'''

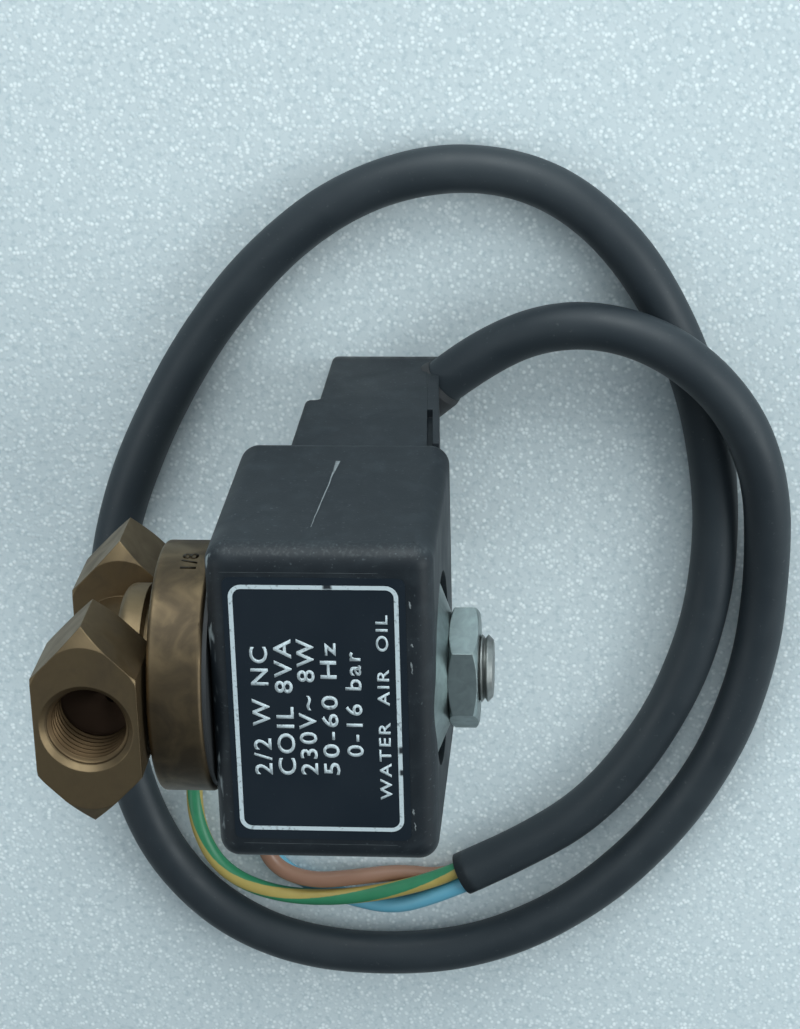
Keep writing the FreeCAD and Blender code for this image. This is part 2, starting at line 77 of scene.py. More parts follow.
# Routes are control points in millimetres, the same ones as the CAD model's.
CABLE_D = 6.3 * MM
CORE_D = 2.4 * MM
CABLE_ROUTE = [
    (16.9, 17.3, 4.6),
    (24.3, 23.6, 5.6),
    (35.3, 27.7, 8.0),
    (46.7, 25.6, 9.9),
    (56.1, 17.6, 10.0),
    (61.1, 5.8, 7.9),
    (61.9, -9.2, 4.6),
    (60.7, -24.4, 3.2),
    (55.7, -39.6, 3.2),
    (47.1, -53.0, 3.2),
    (35.7, -64.2, 3.2),
    (21.9, -71.6, 3.2),
    (6.9, -73.6, 3.2),
    (-7.2, -71.8, 3.2),
    (-17.9, -65.8, 3.2),
    (-25.4, -56.4, 3.2),
    (-29.7, -43.9, 3.2),
    (-31.2, -29.9, 3.2),
    (-30.8, -16.1, 3.2),
    (-28.4, -2.6, 3.2),
    (-22.6, 11.4, 3.2),
    (-14.1, 25.8, 3.2),
    (-3.7, 37.4, 3.2),
    (7.1, 44.6, 3.2),
    (19.5, 47.6, 3.2),
    (31.5, 45.4, 3.2),
    (41.1, 37.8, 3.2),
    (48.1, 26.8, 3.2),
    (52.9, 13.4, 3.2),
    (55.0, -1.8, 3.2),
    (53.7, -17.6, 3.2),
    (48.5, -32.6, 3.2),
    (39.7, -45.8, 3.2),
    (29.9, -53.7, 3.2),
    (19.0, -59.3, 3.2),
]
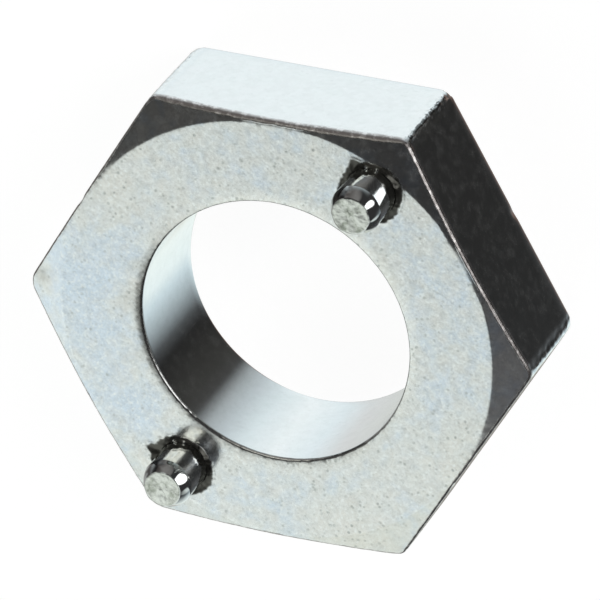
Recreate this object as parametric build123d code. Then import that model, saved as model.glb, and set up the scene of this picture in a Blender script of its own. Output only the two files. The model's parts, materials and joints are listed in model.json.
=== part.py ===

'''

The exercise: Above are some records; extract every one of them exactly.

Written answer:
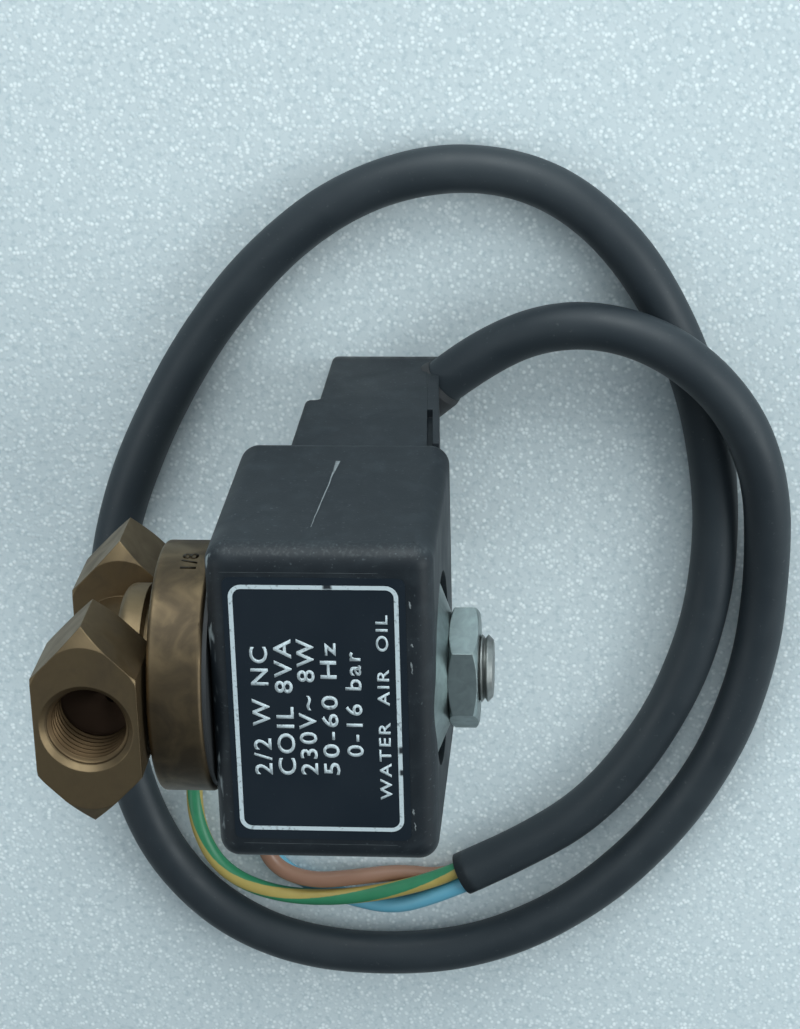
Keep writing the FreeCAD and Blender code for this image. This is part 2, starting at line 77 of scene.py. More parts follow.
# Routes are control points in millimetres, the same ones as the CAD model's.
CABLE_D = 6.3 * MM
CORE_D = 2.4 * MM
CABLE_ROUTE = [
    (16.9, 17.3, 4.6),
    (24.3, 23.6, 5.6),
    (35.3, 27.7, 8.0),
    (46.7, 25.6, 9.9),
    (56.1, 17.6, 10.0),
    (61.1, 5.8, 7.9),
    (61.9, -9.2, 4.6),
    (60.7, -24.4, 3.2),
    (55.7, -39.6, 3.2),
    (47.1, -53.0, 3.2),
    (35.7, -64.2, 3.2),
    (21.9, -71.6, 3.2),
    (6.9, -73.6, 3.2),
    (-7.2, -71.8, 3.2),
    (-17.9, -65.8, 3.2),
    (-25.4, -56.4, 3.2),
    (-29.7, -43.9, 3.2),
    (-31.2, -29.9, 3.2),
    (-30.8, -16.1, 3.2),
    (-28.4, -2.6, 3.2),
    (-22.6, 11.4, 3.2),
    (-14.1, 25.8, 3.2),
    (-3.7, 37.4, 3.2),
    (7.1, 44.6, 3.2),
    (19.5, 47.6, 3.2),
    (31.5, 45.4, 3.2),
    (41.1, 37.8, 3.2),
    (48.1, 26.8, 3.2),
    (52.9, 13.4, 3.2),
    (55.0, -1.8, 3.2),
    (53.7, -17.6, 3.2),
    (48.5, -32.6, 3.2),
    (39.7, -45.8, 3.2),
    (29.9, -53.7, 3.2),
    (19.0, -59.3, 3.2),
]
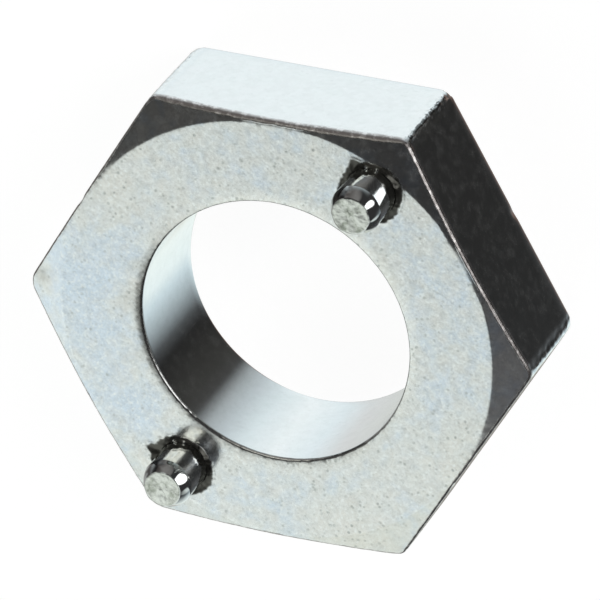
Recreate this object as parametric build123d code. Then import that model, saved as model.glb, and set up the scene of this picture in a Blender script of its own. Output only the two files. The model's parts, materials and joints are listed in model.json.
=== part.py ===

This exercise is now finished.